Call the American Society of Addiction Medicine (ASAM) at (301) 656-3920 (email@example.com) and ask for membership assistance. Society members can help you locate the right doctor.
Doctors can play a key role in both formal and informal interventions. They can write letters to the courts and/or treatment programs, do drug tests etc.
If you still can’t locate the right doctor, then ask your doctor to review “The Physicians Guide to Helping Patients with Alcohol Problems.” This is a good guide, regardless of the drug involved.
* Here’s a tip from a mom: “If you know you are going to have a ‘difficult’ conversation with your child (any age), take them to a restaurant or other public place.”
* If you are going to drug test your child, it is wise to find a professional company. Professionals can provide you with accurate information and answer your questions about drug testing before going to a local drug store and buying a drug-testing kit off the shelf.

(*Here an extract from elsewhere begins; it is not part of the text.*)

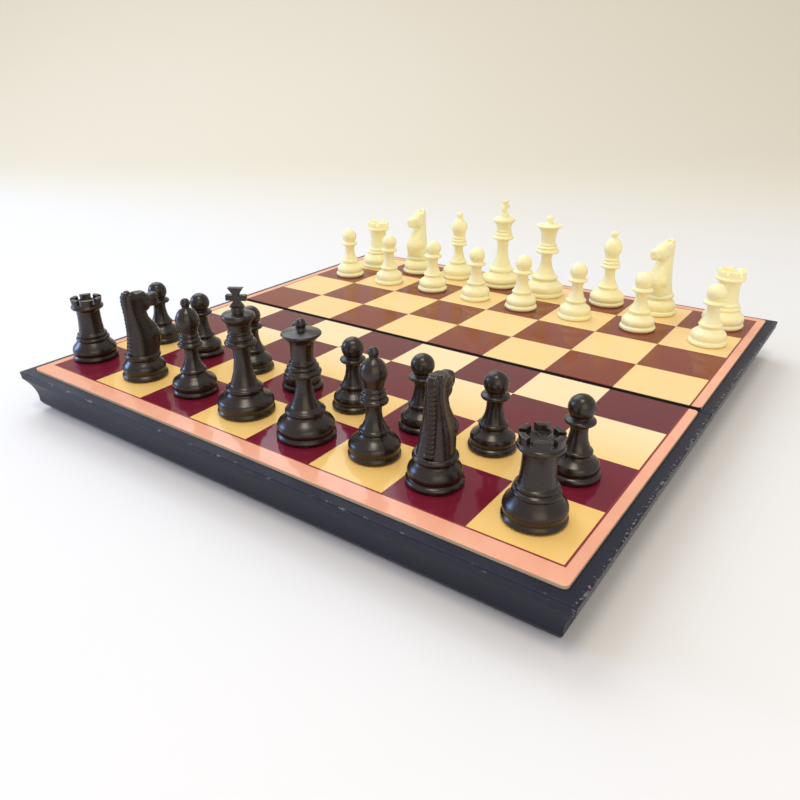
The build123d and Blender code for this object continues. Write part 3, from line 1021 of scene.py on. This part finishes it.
disc = shade(make_disc())
for army in ARMIES:
    stock = {kind: maker(plastics[army]) for kind, maker in makers.items()}
    for number, (role, kind) in enumerate(OFFICERS + PAWNS):
        node = f"{army}_{role}"
        place = standing_place(node, kind)
        usual_heading = bishop_heading if kind == "bishop" else turn_between_men * number
        heading = headings.get(node, usual_heading)
        man = set_piece(stock[kind], f"{node}_moulding", place, heading)
        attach(man, f"{node}_man")
        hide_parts(node)
        if kind == "pawn":
            magnet = set_piece(disc, f"{node}_disc", place, 0)
            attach(magnet, f"{node}_man")
            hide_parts(node)
    print(army, {kind: len(mesh.polygons) for kind, mesh in stock.items()})

# %% [markdown]
# ## Floor, light and camera
#
# The set stands on a pale sweep, a floor that curves up into a wall far behind it, so no horizon shows. Its
# back is clear, so a view from below isn't blocked. A big cool window, high on the left and behind the set,
# throws soft shadows to the right and forwards. A small blue lamp on the near left gives the black plastic
# its bluish sheen, a warm one on the near right lights the other side, and a small warm lamp overhead puts
# glints on the men. Even light from the room fills the rest.


# %% Make the sweep
def make_sweep():
    material, tree, shader, _, axes = start_material("paper_sweep")
    # Painted light: the paper is tinted cool near the set, and warmer and darker far off and to the left.
    near_paper_cool_light, far_paper_warm_light = (0.83, 0.84, 0.87, 1), (0.82, 0.77, 0.66, 1)
    drift = -0.45
    away = sums(tree, "MULTIPLY_ADD", axes["X"], drift, axes["Y"])
    far_off = rise(tree, away, 0.1, 0.8)
    paper = tint(tree, far_off, near_paper_cool_light, far_paper_warm_light)
    tree.links.new(paper, shader.inputs["Base Color"])
    shader.inputs["Roughness"].default_value = 0.55
    geometry = tree.nodes.new("ShaderNodeNewGeometry")
    clear = tree.nodes.new("ShaderNodeBsdfTransparent")
    output = tree.nodes["Material Output"]
    inputs = {0: geometry.outputs["Backfacing"], 1: shader.outputs[0], 2: clear.outputs[0]}
    tree.links.new(add(tree, "ShaderNodeMixShader", inputs).outputs[0], output.inputs[0])

    front, bend_start, bend_radius, wall_top, half_width = -3.0, 0.75, 0.5, 0.7, 3.5
    bend_steps = 12
    sweep_heading = math.radians(37)
    profile = [(front, 0.0), (bend_start, 0.0)]
    for step in range(1, bend_steps + 1):
        angle = math.pi / 2 * step / bend_steps
        profile.append((bend_start + bend_radius * math.sin(angle), bend_radius * (1 - math.cos(angle))))
    profile.append((bend_start + bend_radius, wall_top))
    mesh = bpy.data.meshes.new("sweep")
    vertices = [(x, y, z) for y, z in profile for x in (-half_width, half_width)]
    faces = [(2 * i, 2 * i + 1, 2 * i + 3, 2 * i + 2) for i in range(len(profile) - 1)]
    mesh.from_pydata(vertices, [], faces)
    mesh.polygons.foreach_set("use_smooth", [True] * len(faces))
    mesh.transform(Matrix.Rotation(sweep_heading, 4, "Z"))
    mesh.materials.append(material)
    sweep = bpy.data.objects.new("sweep", mesh)
    bpy.context.scene.collection.objects.link(sweep)


make_sweep()


# %% Lights and camera
def soft_light(name, place, size, power, colour):
    """A square lamp of that size in metres and power in watts, aimed at the middle of the board."""
    light = bpy.data.lights.new(name, "AREA")
    light.size, light.energy, light.color = size, power, colour
    lamp = bpy.data.objects.new(name, light)
    lamp.location = place
    lamp.rotation_euler = (-Vector(place)).to_track_quat("-Z", "Y").to_euler()
    bpy.context.scene.collection.objects.link(lamp)


soft_light("window", (-1.20, 0.65, 1.50), 1.6, 17.0, (0.82, 0.92, 1.0))
soft_light("cool_fill", (-0.90, -0.40, 0.30), 0.3, 3.6, (0.30, 0.52, 1.0))
soft_light("warm_fill", (0.90, -0.90, 0.60), 0.9, 4.0, (1.0, 0.78, 0.50))
soft_light("ceiling", (0.15, -0.35, 1.25), 0.35, 4.2, (1.0, 0.88, 0.72))
world = bpy.data.worlds.new("room")
world.use_nodes = True
room_light = world.node_tree.nodes["Background"].inputs
room_light["Color"].default_value = (0.97, 0.93, 0.88, 1)
room_light["Strength"].default_value = 0.64
bpy.context.scene.world = world
bpy.context.scene.view_settings.view_transform = "Standard"

camera_place = Vector((162.8, -256.5, 134.0)) * mm
camera_aim = Vector((-7.7, -31.8, 0.0)) * mm
camera_roll = math.radians(-0.8)
camera_data = bpy.data.cameras.new("camera")
camera_data.lens = 32.19
camera_data.shift_x = 0.038
camera_data.clip_start = 0.01
camera = bpy.data.objects.new("camera", camera_data)
look = (camera_aim - camera_place).to_track_quat("-Z", "Y").to_matrix().to_4x4()
camera.matrix_world = Matrix.Translation(camera_place) @ look @ Matrix.Rotation(camera_roll, 4, "Z")
bpy.context.scene.collection.objects.link(camera)
bpy.context.scene.camera = camera
print("camera at", [round(x / mm, 1) for x in camera_place], "mm")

* If your child has a mental illness and addiction, you will gain great insight in reading the book, “At Wit’s End” by Jeff Jay and Jerry A. Boriskin, Ph.D.

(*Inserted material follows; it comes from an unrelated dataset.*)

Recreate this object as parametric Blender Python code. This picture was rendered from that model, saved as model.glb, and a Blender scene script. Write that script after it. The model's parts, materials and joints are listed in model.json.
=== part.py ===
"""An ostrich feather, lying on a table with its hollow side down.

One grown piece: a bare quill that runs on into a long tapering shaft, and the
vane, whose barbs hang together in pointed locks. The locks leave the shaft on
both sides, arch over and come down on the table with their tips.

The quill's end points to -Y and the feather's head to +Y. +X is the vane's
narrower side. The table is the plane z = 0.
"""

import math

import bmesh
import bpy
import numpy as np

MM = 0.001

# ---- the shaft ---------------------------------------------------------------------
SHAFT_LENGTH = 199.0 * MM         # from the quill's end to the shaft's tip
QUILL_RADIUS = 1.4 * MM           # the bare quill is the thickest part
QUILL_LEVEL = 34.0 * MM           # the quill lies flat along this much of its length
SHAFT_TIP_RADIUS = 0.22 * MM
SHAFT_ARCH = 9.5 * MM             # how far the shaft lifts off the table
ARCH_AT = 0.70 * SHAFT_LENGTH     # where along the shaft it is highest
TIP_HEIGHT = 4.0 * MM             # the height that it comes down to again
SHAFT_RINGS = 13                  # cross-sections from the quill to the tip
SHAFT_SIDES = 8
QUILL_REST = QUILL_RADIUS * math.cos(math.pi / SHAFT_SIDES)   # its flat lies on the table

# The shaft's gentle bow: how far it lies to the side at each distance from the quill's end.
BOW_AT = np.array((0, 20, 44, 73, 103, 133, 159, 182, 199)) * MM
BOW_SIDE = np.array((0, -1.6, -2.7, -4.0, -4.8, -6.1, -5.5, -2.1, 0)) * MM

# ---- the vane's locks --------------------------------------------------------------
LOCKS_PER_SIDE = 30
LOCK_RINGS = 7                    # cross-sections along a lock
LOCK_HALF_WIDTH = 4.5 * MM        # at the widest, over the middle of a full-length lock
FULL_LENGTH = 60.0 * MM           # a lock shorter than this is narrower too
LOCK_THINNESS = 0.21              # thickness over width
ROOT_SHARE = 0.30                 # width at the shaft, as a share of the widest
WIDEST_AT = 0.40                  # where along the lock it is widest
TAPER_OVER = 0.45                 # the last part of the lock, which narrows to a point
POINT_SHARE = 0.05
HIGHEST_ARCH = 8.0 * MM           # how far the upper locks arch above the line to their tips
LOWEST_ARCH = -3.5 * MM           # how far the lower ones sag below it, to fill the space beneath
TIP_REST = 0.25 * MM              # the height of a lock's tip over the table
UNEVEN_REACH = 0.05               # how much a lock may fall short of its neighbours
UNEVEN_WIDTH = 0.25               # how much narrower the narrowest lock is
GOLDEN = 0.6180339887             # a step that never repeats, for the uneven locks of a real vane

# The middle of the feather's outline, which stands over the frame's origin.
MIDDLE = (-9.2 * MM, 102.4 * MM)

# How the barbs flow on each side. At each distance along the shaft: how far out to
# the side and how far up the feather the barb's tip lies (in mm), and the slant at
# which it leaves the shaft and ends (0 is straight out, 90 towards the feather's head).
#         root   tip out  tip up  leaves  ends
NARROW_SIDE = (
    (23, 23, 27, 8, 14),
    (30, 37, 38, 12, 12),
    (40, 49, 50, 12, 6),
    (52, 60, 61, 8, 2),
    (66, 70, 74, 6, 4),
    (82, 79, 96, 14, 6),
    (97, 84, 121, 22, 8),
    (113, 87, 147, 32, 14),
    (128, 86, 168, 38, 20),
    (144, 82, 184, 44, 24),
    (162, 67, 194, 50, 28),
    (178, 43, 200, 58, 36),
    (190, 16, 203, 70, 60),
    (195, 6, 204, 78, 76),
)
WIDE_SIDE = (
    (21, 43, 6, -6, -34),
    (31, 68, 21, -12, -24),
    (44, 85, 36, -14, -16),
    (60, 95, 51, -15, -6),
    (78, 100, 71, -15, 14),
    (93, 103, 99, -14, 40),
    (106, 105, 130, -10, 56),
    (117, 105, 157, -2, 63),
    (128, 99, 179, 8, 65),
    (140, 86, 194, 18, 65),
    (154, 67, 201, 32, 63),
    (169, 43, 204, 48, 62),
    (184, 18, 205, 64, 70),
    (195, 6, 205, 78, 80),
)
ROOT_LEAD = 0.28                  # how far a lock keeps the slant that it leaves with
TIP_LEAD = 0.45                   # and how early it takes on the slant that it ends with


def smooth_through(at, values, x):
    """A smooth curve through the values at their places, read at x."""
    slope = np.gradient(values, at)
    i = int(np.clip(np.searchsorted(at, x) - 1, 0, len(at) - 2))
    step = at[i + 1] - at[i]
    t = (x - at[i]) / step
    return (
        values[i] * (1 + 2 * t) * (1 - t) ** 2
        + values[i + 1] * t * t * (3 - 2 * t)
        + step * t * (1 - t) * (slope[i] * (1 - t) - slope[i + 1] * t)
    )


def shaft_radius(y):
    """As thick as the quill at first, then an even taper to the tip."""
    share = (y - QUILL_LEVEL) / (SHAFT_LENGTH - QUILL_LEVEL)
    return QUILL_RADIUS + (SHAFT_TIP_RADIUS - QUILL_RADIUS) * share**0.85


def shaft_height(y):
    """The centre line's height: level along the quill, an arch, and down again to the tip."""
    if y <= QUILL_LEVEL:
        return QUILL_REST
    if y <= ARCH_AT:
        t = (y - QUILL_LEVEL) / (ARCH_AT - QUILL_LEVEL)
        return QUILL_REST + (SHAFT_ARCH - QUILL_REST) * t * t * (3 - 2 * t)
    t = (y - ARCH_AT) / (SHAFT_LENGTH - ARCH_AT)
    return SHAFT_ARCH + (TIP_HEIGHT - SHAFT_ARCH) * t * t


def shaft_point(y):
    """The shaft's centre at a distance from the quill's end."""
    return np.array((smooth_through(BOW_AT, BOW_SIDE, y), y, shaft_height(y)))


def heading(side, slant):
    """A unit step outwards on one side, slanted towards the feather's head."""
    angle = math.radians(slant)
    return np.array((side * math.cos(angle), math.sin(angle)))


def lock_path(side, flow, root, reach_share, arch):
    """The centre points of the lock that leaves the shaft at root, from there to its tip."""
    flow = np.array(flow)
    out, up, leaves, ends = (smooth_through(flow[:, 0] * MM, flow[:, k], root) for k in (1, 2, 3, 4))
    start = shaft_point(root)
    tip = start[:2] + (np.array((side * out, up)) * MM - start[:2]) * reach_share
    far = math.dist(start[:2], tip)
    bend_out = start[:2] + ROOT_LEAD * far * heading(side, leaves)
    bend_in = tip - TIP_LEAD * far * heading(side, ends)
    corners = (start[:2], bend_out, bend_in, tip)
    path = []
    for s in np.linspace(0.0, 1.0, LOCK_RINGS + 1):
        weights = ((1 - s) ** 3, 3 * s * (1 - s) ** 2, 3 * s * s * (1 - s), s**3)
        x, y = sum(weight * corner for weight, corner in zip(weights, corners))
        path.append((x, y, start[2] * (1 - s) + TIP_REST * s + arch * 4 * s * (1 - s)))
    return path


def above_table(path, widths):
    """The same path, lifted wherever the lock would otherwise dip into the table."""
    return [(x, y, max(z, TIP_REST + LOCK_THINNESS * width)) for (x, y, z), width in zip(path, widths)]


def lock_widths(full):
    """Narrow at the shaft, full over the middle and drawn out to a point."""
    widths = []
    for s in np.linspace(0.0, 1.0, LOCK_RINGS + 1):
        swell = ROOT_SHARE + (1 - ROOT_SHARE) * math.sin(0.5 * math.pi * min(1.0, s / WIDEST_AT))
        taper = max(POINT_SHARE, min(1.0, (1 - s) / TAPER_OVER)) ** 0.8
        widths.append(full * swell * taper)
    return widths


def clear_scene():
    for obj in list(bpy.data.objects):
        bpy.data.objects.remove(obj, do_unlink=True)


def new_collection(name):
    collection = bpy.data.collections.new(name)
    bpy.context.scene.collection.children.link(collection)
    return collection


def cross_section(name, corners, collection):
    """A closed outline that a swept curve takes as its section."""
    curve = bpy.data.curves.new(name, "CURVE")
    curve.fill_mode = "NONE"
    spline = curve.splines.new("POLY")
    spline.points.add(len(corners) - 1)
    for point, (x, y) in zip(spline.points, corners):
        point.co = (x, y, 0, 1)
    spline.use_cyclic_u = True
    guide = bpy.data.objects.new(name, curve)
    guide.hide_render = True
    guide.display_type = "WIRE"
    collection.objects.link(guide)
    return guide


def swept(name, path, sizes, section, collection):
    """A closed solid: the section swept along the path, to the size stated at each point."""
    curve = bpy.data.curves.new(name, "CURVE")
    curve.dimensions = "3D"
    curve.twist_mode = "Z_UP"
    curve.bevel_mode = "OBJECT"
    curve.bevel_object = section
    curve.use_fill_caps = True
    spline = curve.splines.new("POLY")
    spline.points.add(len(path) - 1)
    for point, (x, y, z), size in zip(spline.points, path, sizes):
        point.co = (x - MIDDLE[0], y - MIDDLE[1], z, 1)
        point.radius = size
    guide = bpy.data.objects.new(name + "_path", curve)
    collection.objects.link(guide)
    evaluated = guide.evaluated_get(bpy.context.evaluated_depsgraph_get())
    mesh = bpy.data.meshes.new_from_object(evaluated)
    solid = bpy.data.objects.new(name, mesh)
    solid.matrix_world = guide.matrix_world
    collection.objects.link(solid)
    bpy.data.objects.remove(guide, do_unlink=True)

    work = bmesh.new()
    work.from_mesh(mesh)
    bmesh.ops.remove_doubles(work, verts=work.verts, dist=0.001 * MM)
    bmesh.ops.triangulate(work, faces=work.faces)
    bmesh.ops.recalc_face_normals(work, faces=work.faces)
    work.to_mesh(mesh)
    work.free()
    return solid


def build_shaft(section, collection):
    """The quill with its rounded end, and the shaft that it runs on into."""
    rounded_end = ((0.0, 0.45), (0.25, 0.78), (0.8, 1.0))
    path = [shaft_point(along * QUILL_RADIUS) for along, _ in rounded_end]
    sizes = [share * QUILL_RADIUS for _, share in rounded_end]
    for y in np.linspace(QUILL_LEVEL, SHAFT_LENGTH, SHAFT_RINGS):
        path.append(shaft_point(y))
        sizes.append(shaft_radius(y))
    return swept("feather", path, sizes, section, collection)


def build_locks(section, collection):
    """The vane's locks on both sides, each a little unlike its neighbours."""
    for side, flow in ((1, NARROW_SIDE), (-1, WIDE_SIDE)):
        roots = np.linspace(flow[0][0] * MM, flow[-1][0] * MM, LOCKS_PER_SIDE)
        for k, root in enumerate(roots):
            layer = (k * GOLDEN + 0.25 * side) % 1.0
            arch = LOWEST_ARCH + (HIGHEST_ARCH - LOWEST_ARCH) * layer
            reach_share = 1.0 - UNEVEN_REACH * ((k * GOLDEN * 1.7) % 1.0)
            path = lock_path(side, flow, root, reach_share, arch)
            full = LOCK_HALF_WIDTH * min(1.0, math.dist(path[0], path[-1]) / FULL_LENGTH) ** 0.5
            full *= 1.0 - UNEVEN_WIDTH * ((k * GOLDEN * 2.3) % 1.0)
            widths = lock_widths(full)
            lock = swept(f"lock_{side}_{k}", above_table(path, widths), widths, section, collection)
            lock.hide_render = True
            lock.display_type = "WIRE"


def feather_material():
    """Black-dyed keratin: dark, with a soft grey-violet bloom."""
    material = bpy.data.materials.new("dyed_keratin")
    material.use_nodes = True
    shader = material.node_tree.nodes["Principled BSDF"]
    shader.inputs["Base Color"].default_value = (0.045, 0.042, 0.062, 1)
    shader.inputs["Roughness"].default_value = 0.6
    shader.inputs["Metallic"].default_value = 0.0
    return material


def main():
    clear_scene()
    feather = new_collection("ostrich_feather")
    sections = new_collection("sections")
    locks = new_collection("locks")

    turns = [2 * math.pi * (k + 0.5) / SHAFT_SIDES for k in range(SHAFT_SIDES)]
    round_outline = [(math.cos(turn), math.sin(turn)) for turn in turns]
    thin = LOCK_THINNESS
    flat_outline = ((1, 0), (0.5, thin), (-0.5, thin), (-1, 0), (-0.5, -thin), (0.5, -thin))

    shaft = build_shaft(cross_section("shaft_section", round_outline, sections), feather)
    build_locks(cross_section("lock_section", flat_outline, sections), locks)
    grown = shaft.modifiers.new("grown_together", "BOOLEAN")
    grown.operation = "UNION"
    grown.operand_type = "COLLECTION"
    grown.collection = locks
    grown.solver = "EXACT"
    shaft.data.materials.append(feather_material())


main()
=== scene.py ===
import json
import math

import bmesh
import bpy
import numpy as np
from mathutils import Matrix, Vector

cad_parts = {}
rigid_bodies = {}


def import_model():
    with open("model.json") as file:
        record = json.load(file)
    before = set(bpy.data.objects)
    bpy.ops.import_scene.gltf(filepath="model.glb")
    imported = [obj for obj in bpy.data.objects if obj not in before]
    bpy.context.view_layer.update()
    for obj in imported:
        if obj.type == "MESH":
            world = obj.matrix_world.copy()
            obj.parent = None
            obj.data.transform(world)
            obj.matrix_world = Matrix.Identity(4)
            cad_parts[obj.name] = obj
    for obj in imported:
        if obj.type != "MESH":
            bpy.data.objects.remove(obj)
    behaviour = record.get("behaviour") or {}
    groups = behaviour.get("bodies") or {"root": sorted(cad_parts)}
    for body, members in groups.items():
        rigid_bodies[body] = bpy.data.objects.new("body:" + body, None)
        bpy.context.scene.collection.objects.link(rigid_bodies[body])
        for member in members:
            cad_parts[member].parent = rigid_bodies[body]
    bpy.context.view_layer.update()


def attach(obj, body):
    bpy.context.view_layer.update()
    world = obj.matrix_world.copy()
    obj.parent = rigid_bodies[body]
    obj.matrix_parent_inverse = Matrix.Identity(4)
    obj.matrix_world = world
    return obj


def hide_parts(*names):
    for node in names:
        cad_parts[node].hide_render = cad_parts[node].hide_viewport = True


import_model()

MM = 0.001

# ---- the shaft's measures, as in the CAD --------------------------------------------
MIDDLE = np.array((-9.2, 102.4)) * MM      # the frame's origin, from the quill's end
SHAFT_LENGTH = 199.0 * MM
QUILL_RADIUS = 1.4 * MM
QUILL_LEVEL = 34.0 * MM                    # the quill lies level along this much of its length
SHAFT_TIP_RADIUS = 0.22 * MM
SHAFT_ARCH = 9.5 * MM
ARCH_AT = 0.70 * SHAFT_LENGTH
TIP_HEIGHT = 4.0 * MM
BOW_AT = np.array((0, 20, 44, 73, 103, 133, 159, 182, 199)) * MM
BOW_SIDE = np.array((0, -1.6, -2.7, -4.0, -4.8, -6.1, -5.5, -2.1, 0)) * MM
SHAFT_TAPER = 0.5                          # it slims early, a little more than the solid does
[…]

* It has been proven that the most success in creating a relapse agreement is one that has been reviewed by a professional alcohol/drug counselor.
You might find it helpful to review this Web site: http://www.tgorski.com/. The author is an expert on relapse and has excellent resources and educational material for you and other family members.

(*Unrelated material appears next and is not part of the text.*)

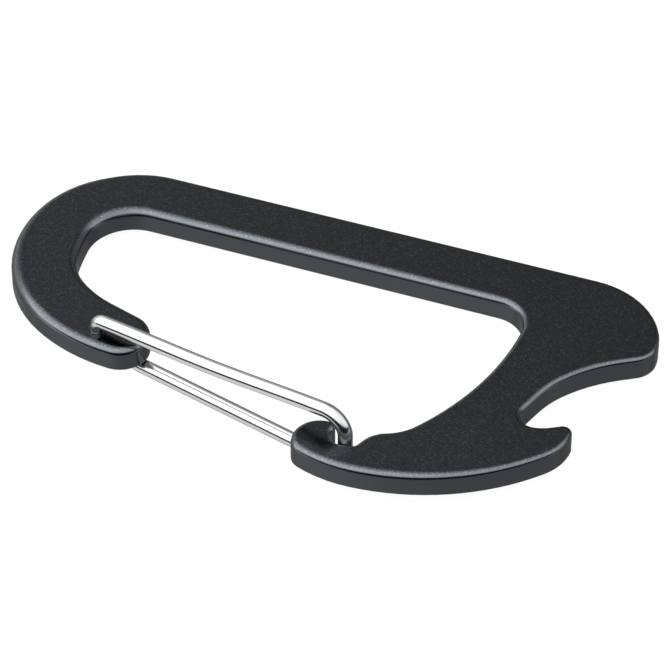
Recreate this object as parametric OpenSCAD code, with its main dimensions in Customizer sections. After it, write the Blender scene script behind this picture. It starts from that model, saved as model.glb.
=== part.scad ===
// Keyring carabiner: a flat plate body with a bottle opener at one end, and a
// sprung wire gate whose two ends sit in offset holes in the pivot arm.
// The plate lies level. X runs along the spine, and Z is up.

/* [Plate] */
// Thickness of the plate
plate_t = 3.2; // [2.8:0.1:3.6]
// Width of the straight spine
spine_w = 7.65; // [7.2:0.05:8.2]
// Distance from the middle of the object to the outer edge of the spine
spine_reach = 20.85; // [20.65:0.05:21.05]
// Where the straight spine ends on the opener side
spine_right = 29.45; // [29:0.05:30]
// Where the straight spine ends on the pivot side
spine_left = -26.25; // [-26.8:0.05:-26]

/* [Gate] */
// Diameter of the gate wire
wire_d = 1.8; // [1.5:0.1:1.8]
// Radial play of the wire in its two holes
pivot_play = 0.05; // [0.03:0.01:0.1]
// Centre of the hole that takes the upper end of the wire, which is the gate's axis
upper_hole = [-23.9, -9];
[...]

Note: It is estimated that 50 percent will relapse during the first 90 days after treatment.
* “Drugs alter thinking; Thinking controls behaviors; Behaviors determine habits; Habits determine character; Character determines destiny.” “As a result of their addiction, our addicts are incapable of having intimate, lasting relationships. It is not that they are willfully acting badly toward us, they are being driven by the disease.” — Unknown author.
* Here is information that may be of help, review the cycle of acceptance at http://www.thwink.org/sustain/glossary/CycleOfAcceptance2.gif
* “Four Quadrant Problem Solving Aid”: It works like this, (1) draw a vertical line down the middle of a page, (2) in the center of the page draw a horizontal line across the page. In the upper left quadrant you will list all anticipated positive outcomes for taking the proposed action on the issue being considered. Now, in the lower left quadrant you will list all the anticipated outcomes for “NOT” taking the proposed action on the issue being considered. In the upper right quadrant you list all the anticipated negative outcomes in taking the action. Now, in the lower right you will list all the anticipated negative consequences for “NOT” taking the action. — “Four Quadrant Problem Solving Aid,” October 2010,Counselor magazine, by Robert Proehl, CADC
* “Don’t do for them what they can do for themselves.” A common saying from counselors.
* Tell your child you love him whenever possible but the only support you can give is the support that leads to recovery.
* Accept Christ as your Lord and Savior. You may find the “Life Recovery Bible” very helpful for your child’s recovery and that of the family.
* It is best, before confronting your child about his/her substance abuse, to first visit with your spouse and come to some common agreements then visit with a alcohol/drug counselor. If you don’t do this, then a desirable outcome is less likely.
* Where your child goes to treatment is not near as important as the willingness to change.
* Please review the “Stages of Change Model” at http://bit.ly/eVKOiS. Watch the short video at the end of article first, for an overview.
* Blogs I recommend:
* Warning: when you are on various blogs written by parent(s) and you review comments made by their followers, make sure you investigate what you are reading. The majority of blogs I have read by parents, the writers appear not to be very well educated in addiction. Many do not see a counselor on a regular basis, do not attend any 12-step groups or have a sponsor. Their information is unreliable.
* How to find the comfort you need to proceed, to succeed? Read 2 Corinthians 1:3-5.